── Given material

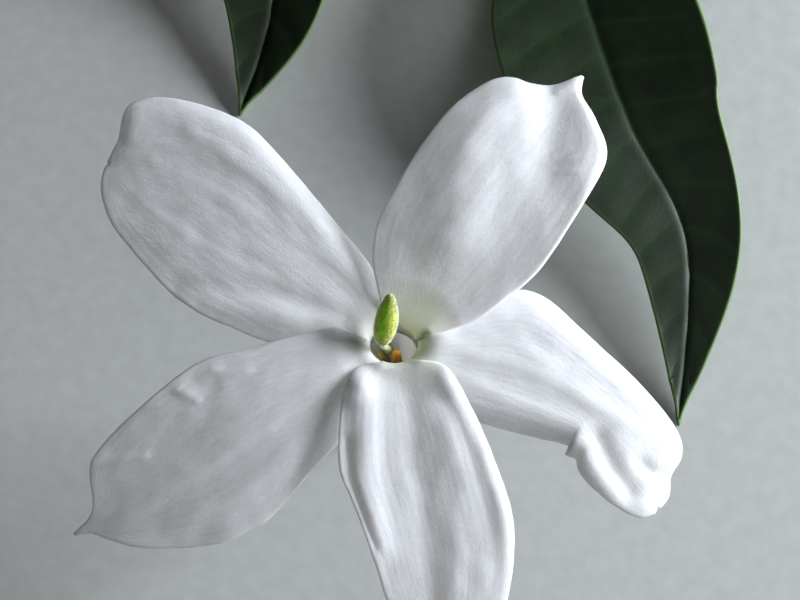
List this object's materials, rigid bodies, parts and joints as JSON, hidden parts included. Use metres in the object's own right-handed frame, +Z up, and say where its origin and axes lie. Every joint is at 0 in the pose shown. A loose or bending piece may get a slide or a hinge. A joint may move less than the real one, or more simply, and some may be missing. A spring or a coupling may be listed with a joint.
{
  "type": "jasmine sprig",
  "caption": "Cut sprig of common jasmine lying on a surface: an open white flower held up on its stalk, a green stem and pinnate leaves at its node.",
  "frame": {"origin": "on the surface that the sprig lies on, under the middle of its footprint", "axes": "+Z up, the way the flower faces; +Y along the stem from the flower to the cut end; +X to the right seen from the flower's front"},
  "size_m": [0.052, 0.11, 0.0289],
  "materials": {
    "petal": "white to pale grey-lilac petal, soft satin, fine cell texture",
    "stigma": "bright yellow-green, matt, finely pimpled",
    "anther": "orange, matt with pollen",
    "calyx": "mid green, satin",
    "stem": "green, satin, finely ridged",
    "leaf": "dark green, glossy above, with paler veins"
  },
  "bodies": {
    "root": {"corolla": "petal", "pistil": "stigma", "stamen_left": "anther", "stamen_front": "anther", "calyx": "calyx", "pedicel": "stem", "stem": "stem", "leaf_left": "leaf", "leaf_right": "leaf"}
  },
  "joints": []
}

────

**Short task**
All of the data needs to be reproduced exactly, with no line missing.

**Written solution**
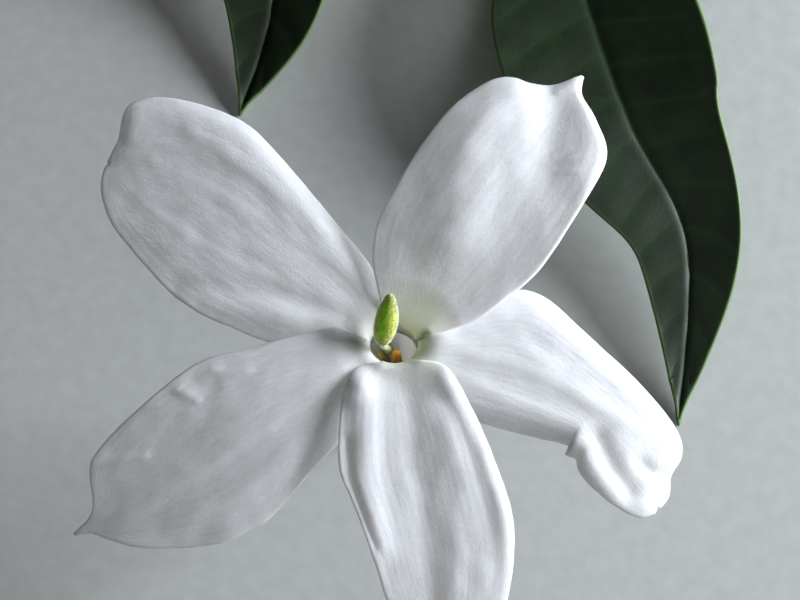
List this object's materials, rigid bodies, parts and joints as JSON, hidden parts included. Use metres in the object's own right-handed frame, +Z up, and say where its origin and axes lie. Every joint is at 0 in the pose shown. A loose or bending piece may get a slide or a hinge. A joint may move less than the real one, or more simply, and some may be missing. A spring or a coupling may be listed with a joint.
{
  "type": "jasmine sprig",
  "caption": "Cut sprig of common jasmine lying on a surface: an open white flower held up on its stalk, a green stem and pinnate leaves at its node.",
  "frame": {"origin": "on the surface that the sprig lies on, under the middle of its footprint", "axes": "+Z up, the way the flower faces; +Y along the stem from the flower to the cut end; +X to the right seen from the flower's front"},
  "size_m": [0.052, 0.11, 0.0289],
  "materials": {
    "petal": "white to pale grey-lilac petal, soft satin, fine cell texture",
    "stigma": "bright yellow-green, matt, finely pimpled",
    "anther": "orange, matt with pollen",
    "calyx": "mid green, satin",
    "stem": "green, satin, finely ridged",
    "leaf": "dark green, glossy above, with paler veins"
  },
  "bodies": {
    "root": {"corolla": "petal", "pistil": "stigma", "stamen_left": "anther", "stamen_front": "anther", "calyx": "calyx", "pedicel": "stem", "stem": "stem", "leaf_left": "leaf", "leaf_right": "leaf"}
  },
  "joints": []
}